A few comments about this latest study and how it relates to the "received wisdom."

First, meat eating often looks bad in aggregate because the industry is so big.  In the US, we eat a lot of meat.  As a group, animal products probably represent the largest share of food expenditures of any food category.  As a result, we need to put the outcomes on some kind of units where foods can be compared on an even playing field.  There are a lot of options: lbs of food produced, dollars spent, acres used, or as the current study uses, calories.  As I've discussed before:

. . . meat is relatively (relative to many fruits and vegetables) inexpensive on a per calorie or per gram of protein basis, although meat looks more expensive when placed on a per pound basis. If you want really inexpensive calories eat vegetable oil or crackers or sugar; if you want real expensive calories, eat zucchini or lettuce or tomatoes.

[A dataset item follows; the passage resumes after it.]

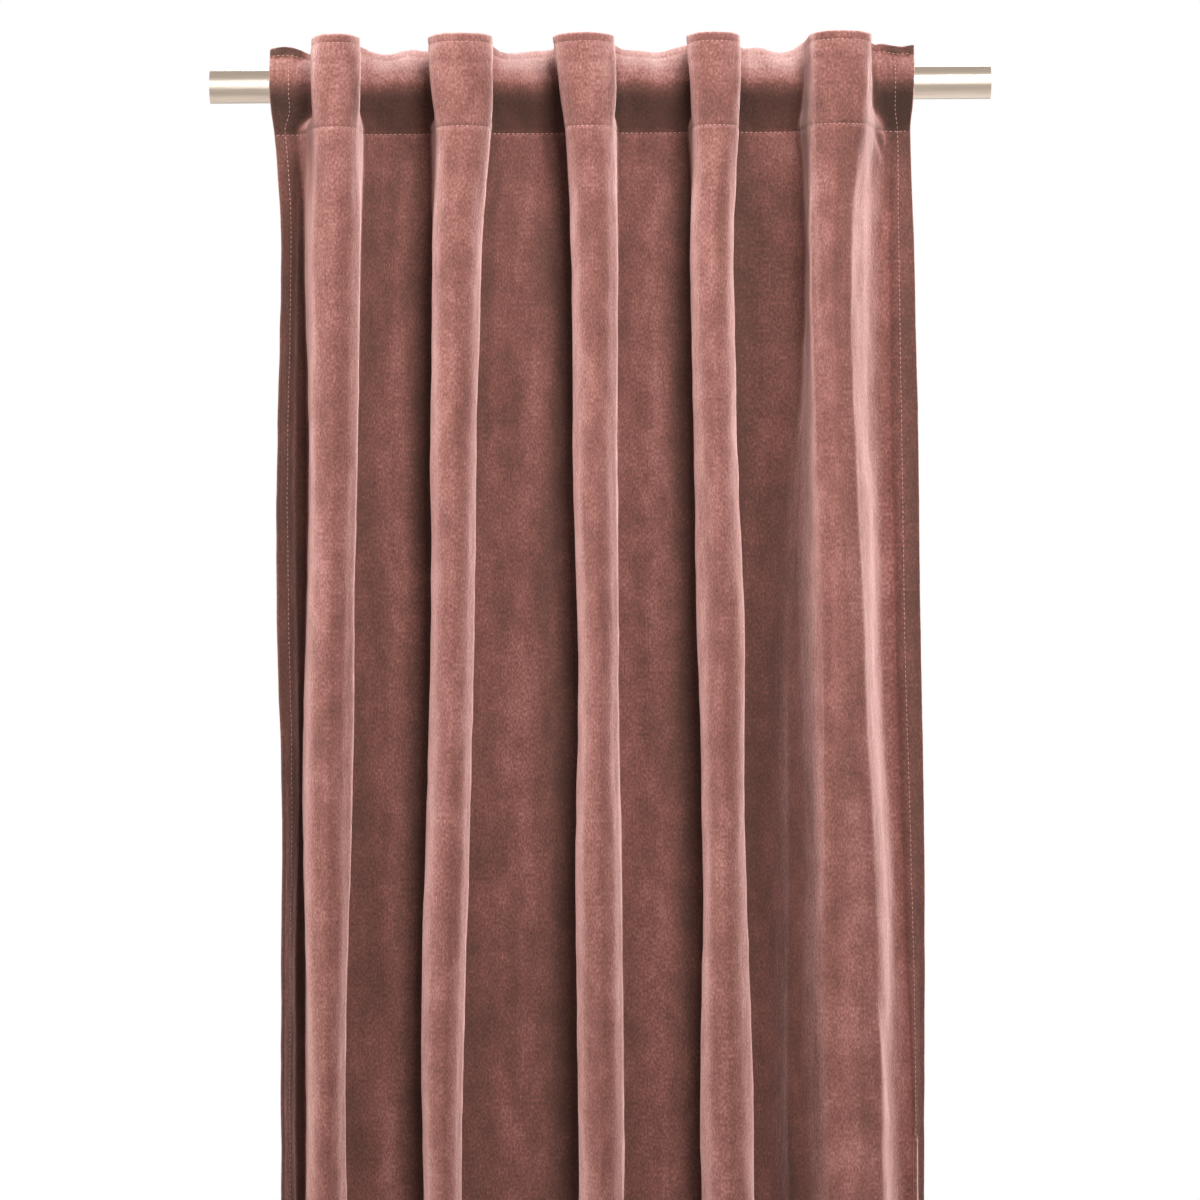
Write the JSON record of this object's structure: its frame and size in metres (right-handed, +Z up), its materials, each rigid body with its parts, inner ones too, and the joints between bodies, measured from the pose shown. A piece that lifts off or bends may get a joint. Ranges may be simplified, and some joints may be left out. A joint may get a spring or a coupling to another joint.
{
  "type": "curtain panel on rod",
  "caption": "Long velvet curtain panel with a hidden-tab heading, gathered in round-fronted pleats on a plain round steel rod.",
  "frame": {"origin": "on the rod's axis, at the middle of its length", "axes": "+X along the rod to the viewer's right, room side of the curtain towards -Y, +Z up"},
  "size_m": [0.663, 0.1009, 2.396],
  "materials": {
    "velvet": "dusty rose cut-pile velvet",
    "heading_tape": "woven off-white tape",
    "tape_thread": "off-white sewing thread",
    "velvet_thread": "matching sewing thread",
    "rod_steel": "fine brushed"
  },
  "bodies": {
    "rod": {"curtain_rod": "rod_steel"},
    "band_0": {"face_cloth_0": "velvet", "heading_tape_0": "heading_tape", "rod_tab_0": "heading_tape", "tab_tack_0": "tape_thread", "top_stitch_0": "velvet_thread", "header_stitch_0": "velvet_thread", "bottom_hem_0": "velvet", "bottom_stitch_0": "velvet_thread", "left_side_hem": "velvet", "left_hem_stitch": "velvet_thread"},
    "band_1": {"face_cloth_1": "velvet", "heading_tape_1": "heading_tape", "rod_tab_1": "heading_tape", "tab_tack_1": "tape_thread", "top_stitch_1": "velvet_thread", "header_stitch_1": "velvet_thread", "bottom_hem_1": "velvet", "bottom_stitch_1": "velvet_thread"},
    "band_2": {"face_cloth_2": "velvet", "heading_tape_2": "heading_tape", "rod_tab_2": "heading_tape", "tab_tack_2": "tape_thread", "top_stitch_2": "velvet_thread", "header_stitch_2": "velvet_thread", "bottom_hem_2": "velvet", "bottom_stitch_2": "velvet_thread"},
    "band_3": {"face_cloth_3": "velvet", "heading_tape_3": "heading_tape", "rod_tab_3": "heading_tape", "tab_tack_3": "tape_thread", "top_stitch_3": "velvet_thread", "header_stitch_3": "velvet_thread", "bottom_hem_3": "velvet", "bottom_stitch_3": "velvet_thread"},
    "band_4": {"face_cloth_4": "velvet", "heading_tape_4": "heading_tape", "rod_tab_4": "heading_tape", "tab_tack_4": "tape_thread", "top_stitch_4": "velvet_thread", "header_stitch_4": "velvet_thread", "bottom_hem_4": "velvet", "bottom_stitch_4": "velvet_thread"},
    "band_5": {"face_cloth_5": "velvet", "heading_tape_5": "heading_tape", "rod_tab_5": "heading_tape", "tab_tack_5": "tape_thread", "top_stitch_5": "velvet_thread", "header_stitch_5": "velvet_thread", "bottom_hem_5": "velvet", "bottom_stitch_5": "velvet_thread", "right_side_hem": "velvet", "right_hem_stitch": "velvet_thread"}
  },
  "joints": [
    {"name": "panel_slide", "type": "slide", "parent": "rod", "child": "band_0", "axis": [1, 0, 0], "range_m": [-0.045, 0.06]},
    {"name": "fold_1", "type": "slide", "parent": "band_0", "child": "band_1", "axis": [-1, 0, 0], "range_m": [0, 0.0343]},
    {"name": "fold_2", "type": "slide", "parent": "band_1", "child": "band_2", "axis": [-1, 0, 0], "range_m": [0, 0.04056]},
    {"name": "fold_3", "type": "slide", "parent": "band_2", "child": "band_3", "axis": [-1, 0, 0], "range_m": [0, 0.04047]},
    {"name": "fold_4", "type": "slide", "parent": "band_3", "child": "band_4", "axis": [-1, 0, 0], "range_m": [0, 0.03904]},
    {"name": "fold_5", "type": "slide", "parent": "band_4", "child": "band_5", "axis": [-1, 0, 0], "range_m": [0, 0.03866]}
  ],
  "couplings": [
    {"joint": "fold_2", "follows": "fold_1", "ratio": 1.1823},
    {"joint": "fold_3", "follows": "fold_1", "ratio": 1.1796},
    {"joint": "fold_4", "follows": "fold_1", "ratio": 1.1381},
    {"joint": "fold_5", "follows": "fold_1", "ratio": 1.1271}
  ]
}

For what it's worth, this discussion is related to the debate on whether eating healthy is more or less expensive.  As it turns out: the answer depends how you measure it ($/lb or $/calorie) .

Second, it is important to think on the margin, or think in terms of changes.  Meat is bad.  Compared to what?  As I discussed in the Food Police,  many fruits and vegetables are big users of water and pesticides.  So, if we eat less meat, what will we eat more of instead, and what are the impacts of the items we switch to?  This recent study produces results that look a bit different because it looks not just at aggregates but at marginal changes.  

Third, as this study makes clear, "the environment" is not a single thing.  It is multidimensional.  Here's a graph from the paper.

Some foods are better water users, others worse in terms of GHS emission, others produce more calories/acre and spare more land, and so on.  Very rarely are there "have your cake and eat it too" moments, and there are typically tough tradeoffs between health, environment, and taste (and even tradeoffs within each of those categories).  One problem with studies like this is that they don't count the consumer welfare cost from eating a different mix of foods or different number of calories from what they normally consume, so we don't have any sense for the tradeoff between taste and cost on the one hand and health and the environment on the other.  

The last comment is that it's tough for me to evaluate the "quality" of this paper, and one should probably be a bit careful of suffering from confirmation bias.  A lot of the assumptions driving the result actually come from other papers and analyses.  Moreover, the work was published in a relatively new journal (started in 2012) and I know nothing about it. [update: a follower on Twitter informed me that the journal has been around since the 1980's but recently changed its name]  However, it does appear that the authors' results are similar to those in another paper that the Nutritional Guidelines Committee actually discussed in their report.  The committee writes: 

 

a report from Heller and Keoleian suggests that an isocaloric shift from the average U.S. diet (at current U.S. per capita intake of 2,534 kcals/day from Loss-Adjusted Food Availability (LAFA) data) to a pattern that adheres to the 2010 Dietary Guidelines for Americans would result in a 12 percent increase in diet-related GHG emissions. This result was modified, however, by their finding that if Americans consumed the recommended pattern within the recommended calorie intake level of 2,000 kcal/day, there would be a 1 percent decrease in GHG emissions.

But, of course, people don't just follow the guidelines to a tee.  That's one reason why these sorts of guidelines and recommendations should consider consumers' behavioral responses to the policies in question.